Work to be completed:
Print the first line of the material below and each line after it, exactly as written, ending with the line that contains "return in_buckle_place(arm.fuse(root))".

Source data:

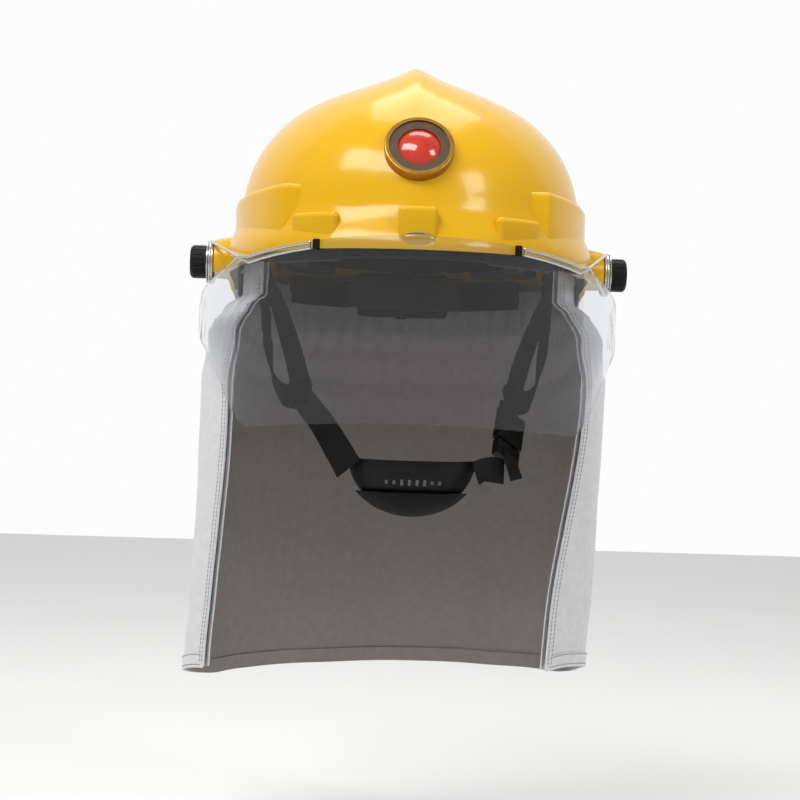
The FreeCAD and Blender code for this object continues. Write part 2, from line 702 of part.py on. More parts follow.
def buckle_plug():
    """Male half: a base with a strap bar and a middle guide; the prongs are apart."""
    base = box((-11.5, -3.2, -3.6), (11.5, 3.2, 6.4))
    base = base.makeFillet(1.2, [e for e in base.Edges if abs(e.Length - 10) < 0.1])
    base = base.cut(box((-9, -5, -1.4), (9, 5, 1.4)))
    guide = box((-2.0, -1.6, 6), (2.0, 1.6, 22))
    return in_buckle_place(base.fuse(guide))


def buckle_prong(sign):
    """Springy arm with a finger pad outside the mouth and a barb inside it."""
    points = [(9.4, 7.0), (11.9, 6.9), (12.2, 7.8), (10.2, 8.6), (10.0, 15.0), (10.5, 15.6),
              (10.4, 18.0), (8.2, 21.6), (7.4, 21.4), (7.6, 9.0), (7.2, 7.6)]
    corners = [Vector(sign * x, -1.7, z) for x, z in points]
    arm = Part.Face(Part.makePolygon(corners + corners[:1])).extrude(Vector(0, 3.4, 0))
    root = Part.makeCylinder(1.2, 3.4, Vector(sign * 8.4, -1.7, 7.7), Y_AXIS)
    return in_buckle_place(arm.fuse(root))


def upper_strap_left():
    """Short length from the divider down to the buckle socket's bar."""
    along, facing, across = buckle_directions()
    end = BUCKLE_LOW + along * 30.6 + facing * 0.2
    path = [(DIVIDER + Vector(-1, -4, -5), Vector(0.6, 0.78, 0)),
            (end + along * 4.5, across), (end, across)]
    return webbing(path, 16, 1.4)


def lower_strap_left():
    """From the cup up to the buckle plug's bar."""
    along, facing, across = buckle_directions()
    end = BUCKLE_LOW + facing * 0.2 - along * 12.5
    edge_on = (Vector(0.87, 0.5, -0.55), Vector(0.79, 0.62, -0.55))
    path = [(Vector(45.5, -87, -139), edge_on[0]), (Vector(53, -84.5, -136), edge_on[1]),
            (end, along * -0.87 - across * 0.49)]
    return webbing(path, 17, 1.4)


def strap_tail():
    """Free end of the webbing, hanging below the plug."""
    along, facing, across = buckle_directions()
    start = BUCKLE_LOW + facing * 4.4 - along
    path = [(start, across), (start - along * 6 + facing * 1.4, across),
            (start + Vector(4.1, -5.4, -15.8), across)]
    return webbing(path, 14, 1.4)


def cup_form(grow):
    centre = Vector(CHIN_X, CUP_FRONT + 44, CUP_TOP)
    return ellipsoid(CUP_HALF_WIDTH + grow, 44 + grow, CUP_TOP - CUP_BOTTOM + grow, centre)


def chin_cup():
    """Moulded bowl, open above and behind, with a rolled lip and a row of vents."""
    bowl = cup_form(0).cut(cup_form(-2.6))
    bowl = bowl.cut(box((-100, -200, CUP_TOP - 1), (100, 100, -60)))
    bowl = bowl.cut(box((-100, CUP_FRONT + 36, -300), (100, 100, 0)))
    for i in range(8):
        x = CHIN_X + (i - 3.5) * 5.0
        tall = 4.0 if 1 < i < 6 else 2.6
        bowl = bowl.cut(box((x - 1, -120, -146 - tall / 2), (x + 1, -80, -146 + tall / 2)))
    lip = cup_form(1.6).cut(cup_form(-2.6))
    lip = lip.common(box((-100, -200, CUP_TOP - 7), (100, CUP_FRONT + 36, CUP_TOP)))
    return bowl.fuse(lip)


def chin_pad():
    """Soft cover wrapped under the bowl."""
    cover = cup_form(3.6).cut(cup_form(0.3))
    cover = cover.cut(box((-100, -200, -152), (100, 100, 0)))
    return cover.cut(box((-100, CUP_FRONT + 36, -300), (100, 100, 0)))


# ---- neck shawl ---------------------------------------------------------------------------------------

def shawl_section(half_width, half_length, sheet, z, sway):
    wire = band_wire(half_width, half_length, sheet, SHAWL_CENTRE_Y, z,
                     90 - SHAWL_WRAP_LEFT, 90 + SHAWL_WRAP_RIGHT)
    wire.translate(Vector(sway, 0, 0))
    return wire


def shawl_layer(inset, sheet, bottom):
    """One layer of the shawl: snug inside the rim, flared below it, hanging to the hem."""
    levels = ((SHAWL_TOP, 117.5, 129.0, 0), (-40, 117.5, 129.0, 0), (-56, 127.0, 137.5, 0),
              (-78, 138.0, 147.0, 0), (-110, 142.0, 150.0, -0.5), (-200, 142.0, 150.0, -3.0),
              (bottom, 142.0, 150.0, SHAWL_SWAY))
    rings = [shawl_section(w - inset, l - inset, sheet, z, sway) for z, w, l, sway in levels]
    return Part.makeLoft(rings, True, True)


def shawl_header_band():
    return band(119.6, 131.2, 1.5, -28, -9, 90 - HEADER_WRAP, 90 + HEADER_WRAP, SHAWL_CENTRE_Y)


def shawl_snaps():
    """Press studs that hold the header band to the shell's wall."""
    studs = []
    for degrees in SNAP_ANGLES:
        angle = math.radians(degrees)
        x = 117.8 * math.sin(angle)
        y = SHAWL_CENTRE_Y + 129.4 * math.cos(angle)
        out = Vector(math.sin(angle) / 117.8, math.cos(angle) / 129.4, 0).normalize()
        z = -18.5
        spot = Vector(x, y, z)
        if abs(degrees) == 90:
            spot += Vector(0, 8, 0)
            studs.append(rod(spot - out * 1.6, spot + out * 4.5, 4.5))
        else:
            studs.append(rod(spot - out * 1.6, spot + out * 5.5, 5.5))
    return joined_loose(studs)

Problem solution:
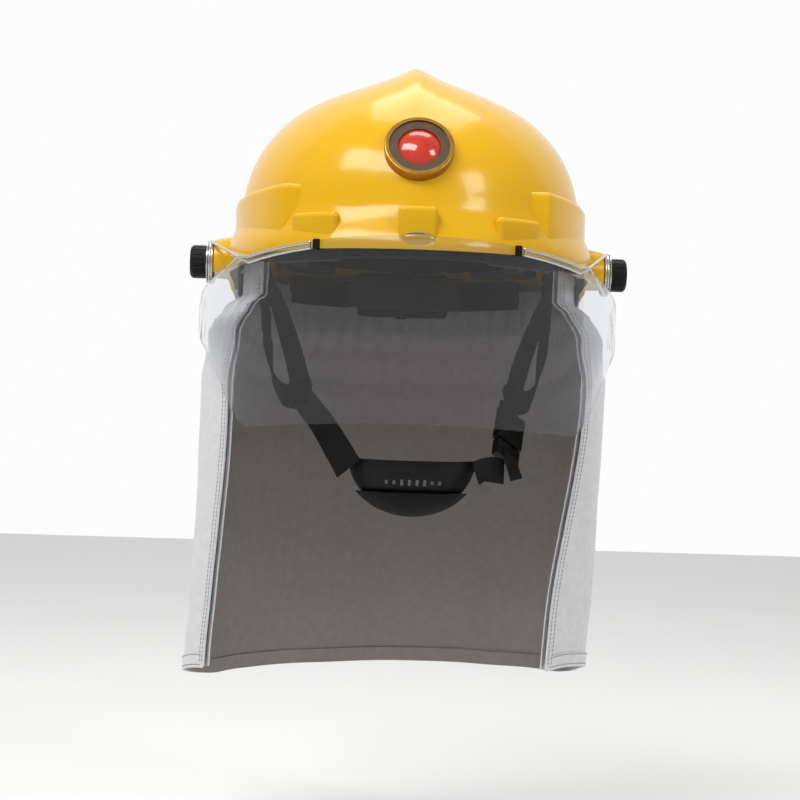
The FreeCAD and Blender code for this object continues. Write part 2, from line 702 of part.py on. More parts follow.
def buckle_plug():
    """Male half: a base with a strap bar and a middle guide; the prongs are apart."""
    base = box((-11.5, -3.2, -3.6), (11.5, 3.2, 6.4))
    base = base.makeFillet(1.2, [e for e in base.Edges if abs(e.Length - 10) < 0.1])
    base = base.cut(box((-9, -5, -1.4), (9, 5, 1.4)))
    guide = box((-2.0, -1.6, 6), (2.0, 1.6, 22))
    return in_buckle_place(base.fuse(guide))


def buckle_prong(sign):
    """Springy arm with a finger pad outside the mouth and a barb inside it."""
    points = [(9.4, 7.0), (11.9, 6.9), (12.2, 7.8), (10.2, 8.6), (10.0, 15.0), (10.5, 15.6),
              (10.4, 18.0), (8.2, 21.6), (7.4, 21.4), (7.6, 9.0), (7.2, 7.6)]
    corners = [Vector(sign * x, -1.7, z) for x, z in points]
    arm = Part.Face(Part.makePolygon(corners + corners[:1])).extrude(Vector(0, 3.4, 0))
    root = Part.makeCylinder(1.2, 3.4, Vector(sign * 8.4, -1.7, 7.7), Y_AXIS)
    return in_buckle_place(arm.fuse(root))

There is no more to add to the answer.